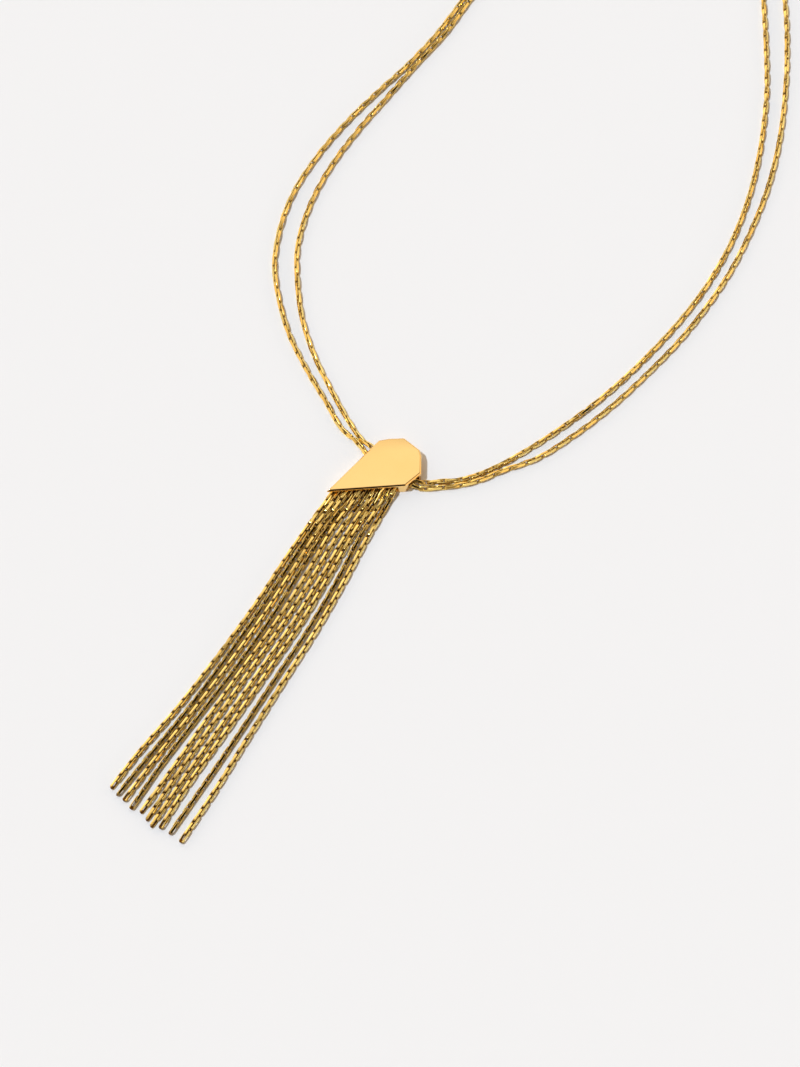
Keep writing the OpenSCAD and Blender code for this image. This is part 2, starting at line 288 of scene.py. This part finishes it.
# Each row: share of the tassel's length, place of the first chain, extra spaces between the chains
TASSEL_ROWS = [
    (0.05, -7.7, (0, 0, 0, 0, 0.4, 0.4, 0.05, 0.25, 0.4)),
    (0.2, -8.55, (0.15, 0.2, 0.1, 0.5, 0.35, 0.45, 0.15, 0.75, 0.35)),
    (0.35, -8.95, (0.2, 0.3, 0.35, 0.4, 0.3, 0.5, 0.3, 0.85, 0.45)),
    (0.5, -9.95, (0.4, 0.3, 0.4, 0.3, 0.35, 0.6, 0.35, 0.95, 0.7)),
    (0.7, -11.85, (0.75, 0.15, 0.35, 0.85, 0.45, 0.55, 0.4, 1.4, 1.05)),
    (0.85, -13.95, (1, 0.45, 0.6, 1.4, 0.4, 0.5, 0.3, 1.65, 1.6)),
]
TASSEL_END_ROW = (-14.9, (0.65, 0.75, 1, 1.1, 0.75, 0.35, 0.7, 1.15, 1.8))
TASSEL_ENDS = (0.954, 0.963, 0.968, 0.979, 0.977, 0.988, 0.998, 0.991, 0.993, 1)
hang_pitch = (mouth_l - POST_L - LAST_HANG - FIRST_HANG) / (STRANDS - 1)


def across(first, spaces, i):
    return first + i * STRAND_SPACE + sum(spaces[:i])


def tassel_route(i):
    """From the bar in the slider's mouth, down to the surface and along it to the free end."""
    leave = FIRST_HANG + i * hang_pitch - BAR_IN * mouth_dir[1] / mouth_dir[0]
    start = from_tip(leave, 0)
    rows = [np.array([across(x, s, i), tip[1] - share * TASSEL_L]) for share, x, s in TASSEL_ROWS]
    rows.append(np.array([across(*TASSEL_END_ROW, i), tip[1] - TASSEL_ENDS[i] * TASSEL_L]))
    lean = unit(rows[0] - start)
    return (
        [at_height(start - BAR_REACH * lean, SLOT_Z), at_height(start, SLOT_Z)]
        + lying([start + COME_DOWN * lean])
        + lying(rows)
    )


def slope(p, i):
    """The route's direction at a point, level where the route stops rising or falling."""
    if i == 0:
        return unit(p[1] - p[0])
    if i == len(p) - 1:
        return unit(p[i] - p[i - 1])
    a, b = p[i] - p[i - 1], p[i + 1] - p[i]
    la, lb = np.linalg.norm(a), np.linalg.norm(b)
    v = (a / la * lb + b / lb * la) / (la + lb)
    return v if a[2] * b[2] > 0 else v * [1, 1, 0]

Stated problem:
Write out the material exactly as given.

Result of this task:
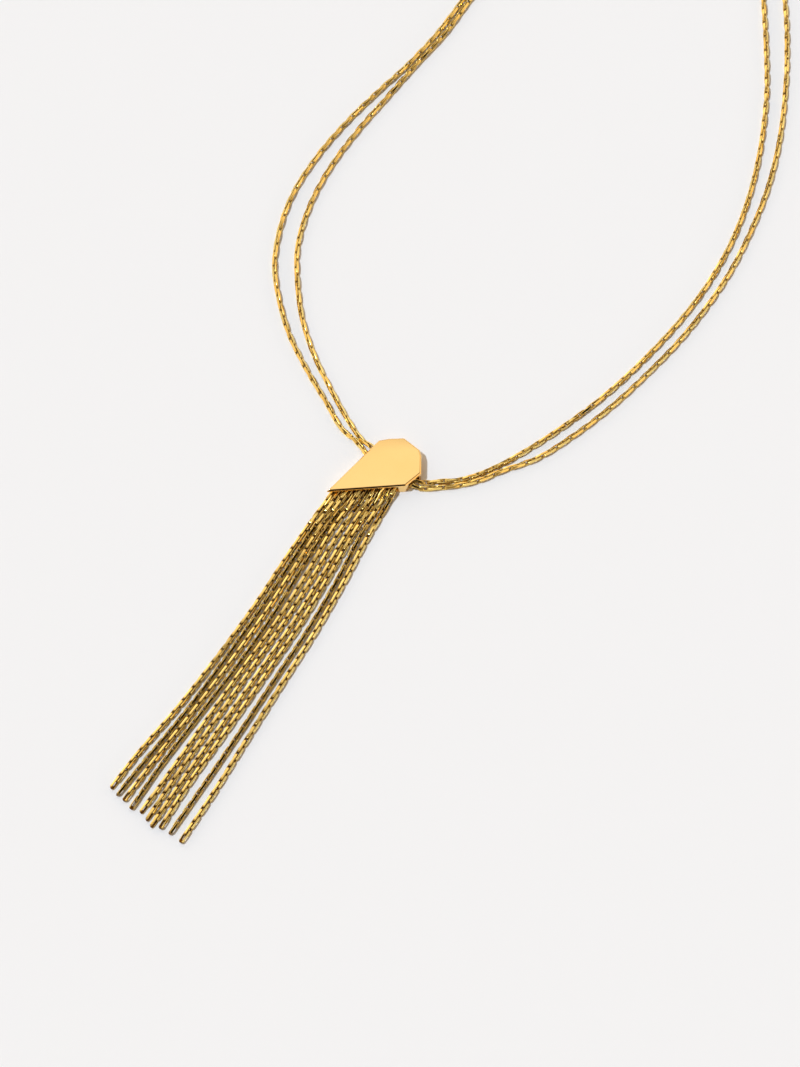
Keep writing the OpenSCAD and Blender code for this image. This is part 2, starting at line 288 of scene.py. This part finishes it.
# Each row: share of the tassel's length, place of the first chain, extra spaces between the chains
TASSEL_ROWS = [
    (0.05, -7.7, (0, 0, 0, 0, 0.4, 0.4, 0.05, 0.25, 0.4)),
    (0.2, -8.55, (0.15, 0.2, 0.1, 0.5, 0.35, 0.45, 0.15, 0.75, 0.35)),
    (0.35, -8.95, (0.2, 0.3, 0.35, 0.4, 0.3, 0.5, 0.3, 0.85, 0.45)),
    (0.5, -9.95, (0.4, 0.3, 0.4, 0.3, 0.35, 0.6, 0.35, 0.95, 0.7)),
    (0.7, -11.85, (0.75, 0.15, 0.35, 0.85, 0.45, 0.55, 0.4, 1.4, 1.05)),
    (0.85, -13.95, (1, 0.45, 0.6, 1.4, 0.4, 0.5, 0.3, 1.65, 1.6)),
]
TASSEL_END_ROW = (-14.9, (0.65, 0.75, 1, 1.1, 0.75, 0.35, 0.7, 1.15, 1.8))
TASSEL_ENDS = (0.954, 0.963, 0.968, 0.979, 0.977, 0.988, 0.998, 0.991, 0.993, 1)
hang_pitch = (mouth_l - POST_L - LAST_HANG - FIRST_HANG) / (STRANDS - 1)


def across(first, spaces, i):
    return first + i * STRAND_SPACE + sum(spaces[:i])


def tassel_route(i):
    """From the bar in the slider's mouth, down to the surface and along it to the free end."""
    leave = FIRST_HANG + i * hang_pitch - BAR_IN * mouth_dir[1] / mouth_dir[0]
    start = from_tip(leave, 0)
    rows = [np.array([across(x, s, i), tip[1] - share * TASSEL_L]) for share, x, s in TASSEL_ROWS]
    rows.append(np.array([across(*TASSEL_END_ROW, i), tip[1] - TASSEL_ENDS[i] * TASSEL_L]))
    lean = unit(rows[0] - start)
    return (
        [at_height(start - BAR_REACH * lean, SLOT_Z), at_height(start, SLOT_Z)]
        + lying([start + COME_DOWN * lean])
        + lying(rows)
    )


def slope(p, i):
    """The route's direction at a point, level where the route stops rising or falling."""
    if i == 0:
        return unit(p[1] - p[0])
    if i == len(p) - 1:
        return unit(p[i] - p[i - 1])
    a, b = p[i] - p[i - 1], p[i + 1] - p[i]
    la, lb = np.linalg.norm(a), np.linalg.norm(b)
    v = (a / la * lb + b / lb * la) / (la + lb)
    return v if a[2] * b[2] > 0 else v * [1, 1, 0]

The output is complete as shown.